Sure, there might have been some insiders who’d heard it, but there was no press, no one really cared about Bruce Springsteen and I’m sitting there TRANSFIXED!

You can be closed with one song, in one night.

And what I loved so much was that he sang about the giant Exxon sign. It’d been Esso until just moments before. But Bruce Springsteen was no longer looking back, but forward, this was something new. It was not the Beatles, it was not British, it was the ooze of suburbia, it was closer to me.

The Jungleland of the seventies has dissipated. The Mafia and the gangs have been beaten down. There’s a camera everywhere, do something illegal and you end up in jail. Now the crimes are all in the mind. We live in an era of chaos. There are no poets anymore, they’ve all sold out to the corporations. We’ve got no one to believe in, no one unsullied by the man.

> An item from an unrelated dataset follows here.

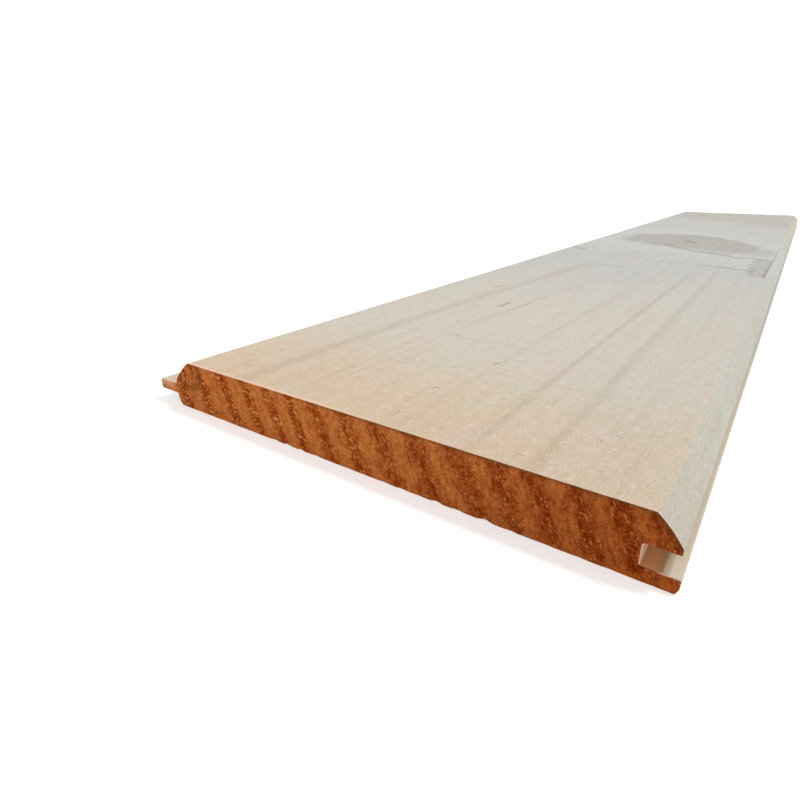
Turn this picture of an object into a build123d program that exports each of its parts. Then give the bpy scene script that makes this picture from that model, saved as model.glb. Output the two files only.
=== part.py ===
from build123d import *
import os

# Units and axes
# Millimetres. X runs across the board, tongue on -X and groove on +X. Y runs along the board.
# Z is up, out of the face that shows in the room, with the board lying on its back at Z = 0.

# Overall sizes
thickness = 14.5
face_width = 126.2
length = 786.0

# Groove side, from the face down: the bevel, the blunt nose below it, then the groove
groove_v_width = 4.9
groove_v_depth = 5.4
groove_v_crown = 0.25
nose_height = 1.35
groove_height = 4.4
groove_wall_inset = 1.2
back_lip_overhang = 0.7

# How the boards mesh
tongue_top_clearance = 0.95
tongue_bottom_clearance = 0.2
tongue_tip_clearance = 0.4
laying_gap = 1.8

# Tongue side, its bevel ending on a short upright shoulder above the tongue
tongue_v_width = 6.8
tongue_v_crown = 0.25
upper_shoulder_height = 1.0
back_shoulder_height = 0.8

# Eased corners
groove_arris_radius = 0.4
tongue_arris_radius = 2.4
v_foot_radius = 0.3
tongue_tip_radius = 0.9
groove_root_radius = 0.4
groove_floor_radius = 0.35
lip_radius = 0.35
back_ease_width = 0.5
back_ease_height = 1.2
shoulder_ease_width = 1.4
shoulder_ease_mid_width = 0.6
shoulder_ease_mid_height = 0.9

# Groove side, measured from the face arris above the groove
nose_x = groove_v_width
lip_x = nose_x + back_lip_overhang
groove_wall_x = -groove_wall_inset
nose_top_z = thickness - groove_v_depth
groove_top_z = nose_top_z - nose_height
groove_bottom_z = groove_top_z - groove_height
groove_depth = lip_x - groove_wall_x

# Tongue side, each mating size taken from the groove less its clearance
tongue_arris_x = -face_width
shoulder_x = tongue_arris_x - tongue_v_width
tongue_length = groove_depth + laying_gap - tongue_tip_clearance
tongue_tip_x = shoulder_x - tongue_length
tongue_top_z = groove_top_z - tongue_top_clearance
tongue_bottom_z = groove_bottom_z + tongue_bottom_clearance
tongue_v_foot_z = tongue_top_z + upper_shoulder_height
shoulder_ease_top_z = tongue_bottom_z - back_shoulder_height

# Corners of the board's section, clockwise from the face arris above the groove
corners = [
    (0.0, thickness),
    (nose_x, nose_top_z),
    (nose_x, groove_top_z),
    (groove_wall_x, groove_top_z),
    (groove_wall_x, groove_bottom_z),
    (lip_x, groove_bottom_z),
    (lip_x, back_ease_height),
    (lip_x - back_ease_width, 0.0),
    (shoulder_x + shoulder_ease_width, 0.0),
    (shoulder_x + shoulder_ease_mid_width, shoulder_ease_mid_height),
    (shoulder_x, shoulder_ease_top_z),
    (shoulder_x, tongue_bottom_z),
    (tongue_tip_x, tongue_bottom_z),
    (tongue_tip_x, tongue_top_z),
    (shoulder_x, tongue_top_z),
    (shoulder_x, tongue_v_foot_z),
    (tongue_arris_x, thickness),
]

# Corners that the planer and sanding leave rounded
rounded = [
    (groove_arris_radius, [corners[0]]),
    (tongue_arris_radius, [corners[16]]),
    (v_foot_radius, [corners[1], corners[15]]),
    (lip_radius, [corners[2], corners[5], corners[6], corners[7]]),
    (groove_root_radius, [corners[3]]),
    (groove_floor_radius, [corners[4]]),
    (lip_radius, [corners[8], corners[9], corners[10]]),
    (tongue_tip_radius, [corners[12], corners[13]]),
]


def corner(shape, point):
    """The vertex of a flat shape that is nearest to a point."""
    target = Vector(point[0], point[1])
    return min(shape.vertices(), key=lambda vertex: (Vector(vertex.X, vertex.Y) - target).length)


# The two bevels are slightly crowned, and every other side is straight
outline = [
    SagittaArc(corners[0], corners[1], groove_v_crown),
    *Polyline(*corners[1:16]).edges(),
    SagittaArc(corners[15], corners[16], tongue_v_crown),
    Line(corners[16], corners[0]),
]
section = make_face(outline)
for radius, points in rounded:
    for point in points:
        section = fillet(corner(section, point), radius)

# The board is the outline carried straight along its length, centred over the origin
middle_x = (lip_x + tongue_tip_x) / 2
board = extrude(Plane.XZ * Pos(-middle_x, 0) * section, amount=length / 2, both=True)
board = board.solid()

os.makedirs("parts", exist_ok=True)
export_step(board, "parts/ceiling_board.step")
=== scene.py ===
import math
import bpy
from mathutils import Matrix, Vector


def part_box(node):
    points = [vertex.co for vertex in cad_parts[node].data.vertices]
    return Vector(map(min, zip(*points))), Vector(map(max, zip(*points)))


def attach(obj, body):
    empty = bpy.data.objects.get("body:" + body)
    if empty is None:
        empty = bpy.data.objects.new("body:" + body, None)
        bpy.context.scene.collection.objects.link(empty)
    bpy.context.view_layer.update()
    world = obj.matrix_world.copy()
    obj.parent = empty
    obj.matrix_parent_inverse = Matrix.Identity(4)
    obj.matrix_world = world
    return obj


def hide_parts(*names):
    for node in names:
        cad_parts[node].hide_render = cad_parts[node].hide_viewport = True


bl_info = {
    "name": "Ceiling Panelling Board",
    "version": (1, 0, 0),
    "blender": (4, 5, 0),
    "location": "View3D > Sidebar > Board",
    "description": "Tongue and groove softwood board with growth rings, knot, sawn ends and a pale stage",
    "category": "Add Mesh",
}

import bpy
import numpy as np
from bpy.props import FloatProperty, FloatVectorProperty, PointerProperty
from bpy.types import Operator, Panel, PropertyGroup
from mathutils import Euler, Quaternion, Vector
from mathutils.geometry import delaunay_2d_cdt

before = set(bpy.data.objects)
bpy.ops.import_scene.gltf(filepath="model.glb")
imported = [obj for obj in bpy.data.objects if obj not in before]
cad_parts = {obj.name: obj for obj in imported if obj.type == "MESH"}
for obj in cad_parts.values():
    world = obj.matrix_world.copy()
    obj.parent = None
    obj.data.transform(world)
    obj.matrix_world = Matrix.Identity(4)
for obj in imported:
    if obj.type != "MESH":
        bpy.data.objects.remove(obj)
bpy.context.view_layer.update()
NODE_LOW, NODE_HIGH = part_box("ceiling_board")
THICKNESS = NODE_HIGH.z
MM = 0.001

# Radii of the eased corners
GROOVE_ARRIS_RADIUS = 0.4 * MM
TONGUE_ARRIS_RADIUS = 2.4 * MM
V_FOOT_RADIUS = 0.3 * MM
GROOVE_ROOT_RADIUS = 0.4 * MM
LIP_RADIUS = 0.35 * MM
TONGUE_TIP_RADIUS = 0.9 * MM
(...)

But back then, we had plenty.

A year later everybody knew who Bruce Springsteen was.

And ten years later he went on a monumental victory lap.

I still love the records, but I don’t want to go. Because of the audience. They want to calcify Bruce, prevent him from growing, and this is the worst thing for an artist. Once you start giving people what they want, you’re screwed.

I don’t care if he breaks up the E Street Band. I don’t want to see him talking to TV heads. I want him to sing from the heart. What it’s like to be an alienated fuck who plays his way and wins. What did Tom Petty say, even the losers get lucky sometimes?

Bruce Springsteen got lucky.

That’s a lie.

He worked real hard. He never compromised. He did it his way.

He was a rock star.

I don’t know if we can ever have rock stars again. Too much has transpired. But we need a leader, not a parking meter. You see Bruce never belonged to all of us, just some of us. Those who knew loss more than victory. Who needed music to get by.

And when I need to get by I play these songs.